The Barbican concert in 2010 was one of the best shows I've ever seen. Sadly this isn't that concert, with many interpretations replaced by lesser versions recorded at an later tribute concert in Melbourne. The biggest gap is the absence of Kirsty Almeida, who's Cello Song was mesmerising. She also provided wonderful backing vocals to Teddy Thompson's Poor Boy, a song which, here, is replaced by a similarly rousing Shane Nicholson version. Other notable omissions are Robyn Hitchcock's Free Ride and the ensemble's haunting Voice From the Mountain. I would gladly have dropped the instrumental and somewhat plodding One of These Things First for either of these. It's also a shame that nobody has adequately tackled Northern Sky - Neill MacColl's sub-par version on the night is rightly dropped. I seem to recall that Bernard Butler did an astonishing version of this song at an earlier tribute. It's a great shame that neither he, Teddy Thompson or Scott Matthews were given Northern Sky - or One of These Things First for that matter.

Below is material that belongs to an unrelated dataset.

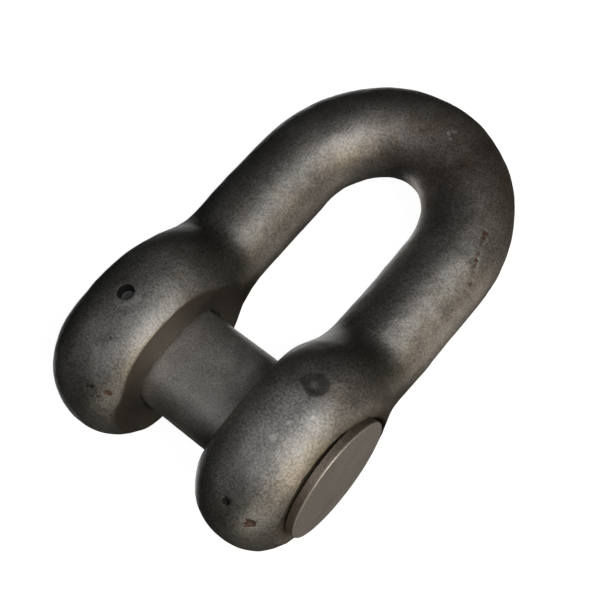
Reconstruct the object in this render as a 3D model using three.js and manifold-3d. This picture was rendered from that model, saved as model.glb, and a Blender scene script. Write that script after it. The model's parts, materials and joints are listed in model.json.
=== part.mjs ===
// Dee shackle that joins two lengths of anchor chain: a forged bow with two eyes, an oval bolt with a round
// head, a tapered locking pin through the left eye and the bolt, and a lead pellet that seals the pin in.
//
// Shackle frame: origin at the middle of the bolt, +X along the bolt towards its head, +Y towards the bow,
// +Z square to the plane of the dee. The finished group lies on z = 0, on both eyes and the crown of its bow.

import * as THREE from "three";
import { ParametricGeometry } from "three/addons/geometries/ParametricGeometry.js";
import { mergeVertices } from "three/addons/utils/BufferGeometryUtils.js";
import Module from "manifold-3d";

// Driving dimensions, in millimetres. Nearly all are multiples of the bar of the chain that it joins.
const CHAIN_SIZE = 50;

const BAR_RADIUS = 0.65 * CHAIN_SIZE;
const LEG_X = 1.31 * CHAIN_SIZE; // centre of each leg
const LEG_LENGTH = 3.11 * CHAIN_SIZE; // bolt axis to the start of the bow
const BOW_RISE = 1.54 * CHAIN_SIZE; // start of the bow to its crown, along the bar's centre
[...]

The only real bum note is vocal group Luluc's gauche barbershop Fly. That this lot get to butcher 3 of Nick's songs while Kirsty and Robyn are dropped seems more than a little perverse. Audience noise has been mixed out, which I found odd at first; on the whole however, it serves the material well - whoops and hollers would probably sound out of place on a Nick Drake recording.
Had I never heard the Barbican originals, I would no doubt be less critical. This is still a great CD to have and Joe Boyd's characteristically warm and ebullient sleeve notes make this a great package to have.